> _Directions for this task_
In the listing below, find the line with "add(screw(diffuser_flange + flange_height", then repeat exactly every line from the top through that one.
>>>
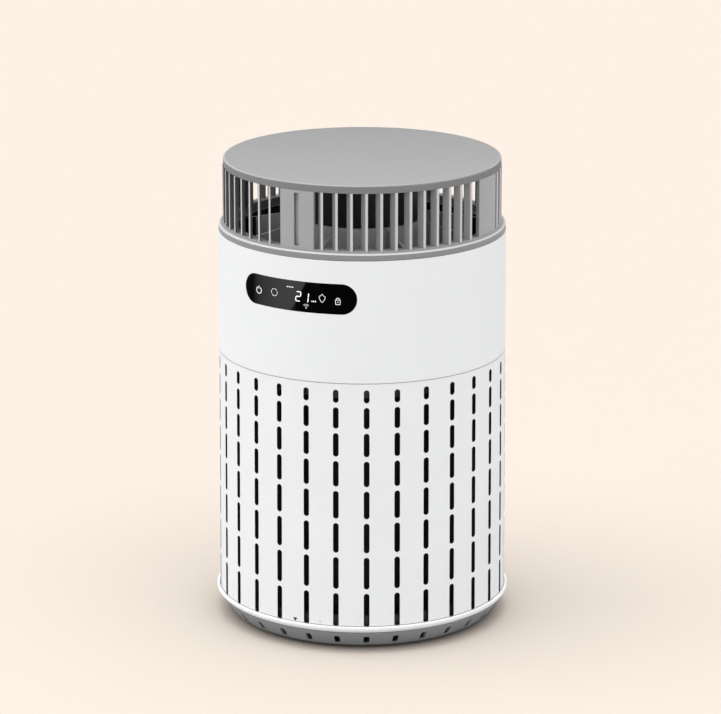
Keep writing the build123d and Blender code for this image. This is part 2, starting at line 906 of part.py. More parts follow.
with BuildPart() as outlet_grille:
    add(ring(grille_ring_inner, flange_radius, z_flange, z_sill))
    outer_edges = outlet_grille.edges().filter_by(GeomType.CIRCLE).filter_by(
        lambda e: e.radius > flange_radius - slip
    )
    fillet(outer_edges.sort_by(Axis.Z)[-1], radius=flange_round)
    outer_edges = outlet_grille.edges().filter_by(GeomType.CIRCLE).filter_by(
        lambda e: e.radius > flange_radius - slip
    )
    chamfer(outer_edges.sort_by(Axis.Z)[0], length=seam_chamfer)
    add(ring(grille_ring_inner, grille_radius + sill_step, z_sill - slip, z_outlet))
    with BuildSketch(Plane.XY.offset(z_sill)):
        for side in spread(pillar_count):
            x, y, z = at(side, grille_radius, 0)
            with Locations((x, y)):
                Rectangle(2 * pillar_depth, pillar_width, rotation=side - 90)
            for number in range(fins_per_side):
                bearing = side + fin_first + fin_pitch * number
                lean = radians(bearing - 90 + fin_sweep)
                inset = fin_chord / 2 - fin_thickness
                x, y, z = at(bearing, grille_radius, 0)
                with Locations((x - inset * cos(lean), y - inset * sin(lean))):
                    Rectangle(fin_chord + 2 * fin_thickness, fin_thickness, rotation=degrees(lean))
        Circle(grille_radius, mode=Mode.INTERSECT)
    extrude(amount=z_lid - z_sill)
    add(ring(grille_ring_inner, top_ring_outer, z_lid - top_ring_sink, z_lid + top_ring_height))
    with BuildSketch(Plane.XY.offset(z_flange)):
        with Locations(*grille_screw_places):
            Circle(screw_radius + screw_gap)
    extrude(amount=flange_height, mode=Mode.SUBTRACT)
    add(
        radial_block(
            0,
            pillar_inner - 1,
            grille_radius + 1,
            light_slot_width,
            z_outlet + light_slot_margin,
            z_lid - light_slot_margin,
        ),
        mode=Mode.SUBTRACT,
    )

with BuildPart() as grille_screws:
    for bearing in spread(pillar_count):
        with Locations(at(bearing, grille_screw_circle, z_flange - diffuser_flange)):
            add(screw(diffuser_flange + flange_height - 2 * slip, head_up=False))

lens_outer = pillar_inner - slip / 2
lens_inner = lens_outer - lens_thickness
with BuildPart() as light_bar_lens:
    add(
        radial_block(
            0,
            lens_inner,
            lens_outer,
            4 * light_slot_width,
            z_outlet + slip,
            z_lid - top_ring_sink - slip,
        )
    )

with BuildPart() as light_bar_board:
    add(
        radial_block(
            0,
            lens_inner - board_thickness - slip,
            lens_inner - slip,
            3 * light_slot_width,
            z_outlet + light_slot_margin,
            z_lid - light_slot_margin,
        )
    )

lid_radius = grille_radius - lid_inset
plate_under = z_top - lid_plate
with BuildPart() as top_lid:
    add(
        turned(
            (0, plate_under),
            (lid_radius - lid_skirt, plate_under),
            (lid_radius - lid_skirt, z_lid),
            (lid_radius, z_lid),
            (lid_radius, z_top),
            (0, z_top),
        )
    )
    rim_edges = top_lid.edges().filter_by(GeomType.CIRCLE).filter_by(
        lambda e: e.radius > lid_radius - slip
    )
    fillet(rim_edges.sort_by(Axis.Z)[-1], radius=lid_round)
    add(ring(column_radius - 3 * column_wall, column_radius, z_lid, plate_under + slip))
    with BuildSketch(Plane.XY.offset(z_lid)):
        with Locations(*around(lid_screw_bearings, lid_screw_circle)):
            Circle(boss_radius)
    extrude(amount=plate_under - z_lid + slip)
    with BuildSketch(Plane.XY.offset(z_lid)):
        with Locations(*around(lid_screw_bearings, lid_screw_circle)):
            Circle(screw_radius + screw_gap)
    extrude(amount=lid_height - lid_plate / 2, mode=Mode.SUBTRACT)

with BuildPart() as lid_screws:
    for bearing in lid_screw_bearings:
        with Locations(at(bearing, lid_screw_circle, column_top - column_wall)):
            add(screw(column_wall + lid_height - lid_plate, head_up=False))

# ---- Upper housing and display ---------------------------------------------------------------

half_display = display_arc / 2
display_shell = shell_radius(z_display)


def round_bearing(offset):
    """Bearing of a place that lies an arc length away from the display's centre."""
    return degrees(offset / display_shell)


def pill(margin, inner, outer):
    """A pill-ended block that follows the housing, with round ends, larger all round by the margin."""
    end = round_bearing(half_display - display_height / 2)
    low = z_display - display_height / 2 - margin
    high = z_display + display_height / 2 + margin
    with BuildPart() as block:
        add(ring(inner, outer, low, high, start=-end, arc=2 * end))
        for bearing in (-end, end):
            with BuildSketch(outward_plane(bearing, inner, z_display)):
                Circle(display_height / 2 + margin)
            extrude(amount=outer - inner)
    return block.part


def layer(inset, thickness):
    """A drafted skin of the housing, set back from its outer surface."""
    low = z_display - display_height
    high = z_display + display_height
    return turned(
        (shell_radius(low) - inset - thickness, low),
        (shell_radius(low) - inset, low),
        (shell_radius(high) - inset, high),
        (shell_radius(high) - inset - thickness, high),
    )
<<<
> _Full response_
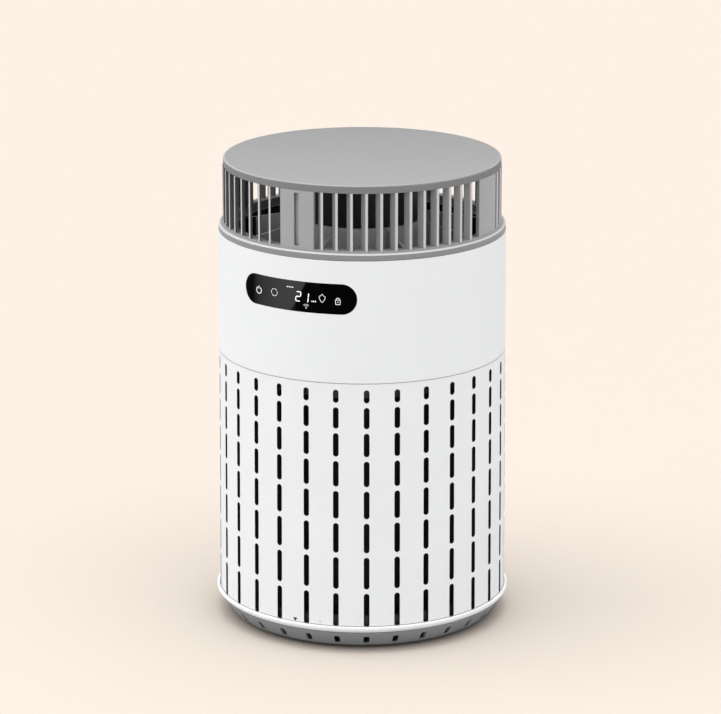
Keep writing the build123d and Blender code for this image. This is part 2, starting at line 906 of part.py. More parts follow.
with BuildPart() as outlet_grille:
    add(ring(grille_ring_inner, flange_radius, z_flange, z_sill))
    outer_edges = outlet_grille.edges().filter_by(GeomType.CIRCLE).filter_by(
        lambda e: e.radius > flange_radius - slip
    )
    fillet(outer_edges.sort_by(Axis.Z)[-1], radius=flange_round)
    outer_edges = outlet_grille.edges().filter_by(GeomType.CIRCLE).filter_by(
        lambda e: e.radius > flange_radius - slip
    )
    chamfer(outer_edges.sort_by(Axis.Z)[0], length=seam_chamfer)
    add(ring(grille_ring_inner, grille_radius + sill_step, z_sill - slip, z_outlet))
    with BuildSketch(Plane.XY.offset(z_sill)):
        for side in spread(pillar_count):
            x, y, z = at(side, grille_radius, 0)
            with Locations((x, y)):
                Rectangle(2 * pillar_depth, pillar_width, rotation=side - 90)
            for number in range(fins_per_side):
                bearing = side + fin_first + fin_pitch * number
                lean = radians(bearing - 90 + fin_sweep)
                inset = fin_chord / 2 - fin_thickness
                x, y, z = at(bearing, grille_radius, 0)
                with Locations((x - inset * cos(lean), y - inset * sin(lean))):
                    Rectangle(fin_chord + 2 * fin_thickness, fin_thickness, rotation=degrees(lean))
        Circle(grille_radius, mode=Mode.INTERSECT)
    extrude(amount=z_lid - z_sill)
    add(ring(grille_ring_inner, top_ring_outer, z_lid - top_ring_sink, z_lid + top_ring_height))
    with BuildSketch(Plane.XY.offset(z_flange)):
        with Locations(*grille_screw_places):
            Circle(screw_radius + screw_gap)
    extrude(amount=flange_height, mode=Mode.SUBTRACT)
    add(
        radial_block(
            0,
            pillar_inner - 1,
            grille_radius + 1,
            light_slot_width,
            z_outlet + light_slot_margin,
            z_lid - light_slot_margin,
        ),
        mode=Mode.SUBTRACT,
    )

with BuildPart() as grille_screws:
    for bearing in spread(pillar_count):
        with Locations(at(bearing, grille_screw_circle, z_flange - diffuser_flange)):
            add(screw(diffuser_flange + flange_height - 2 * slip, head_up=False))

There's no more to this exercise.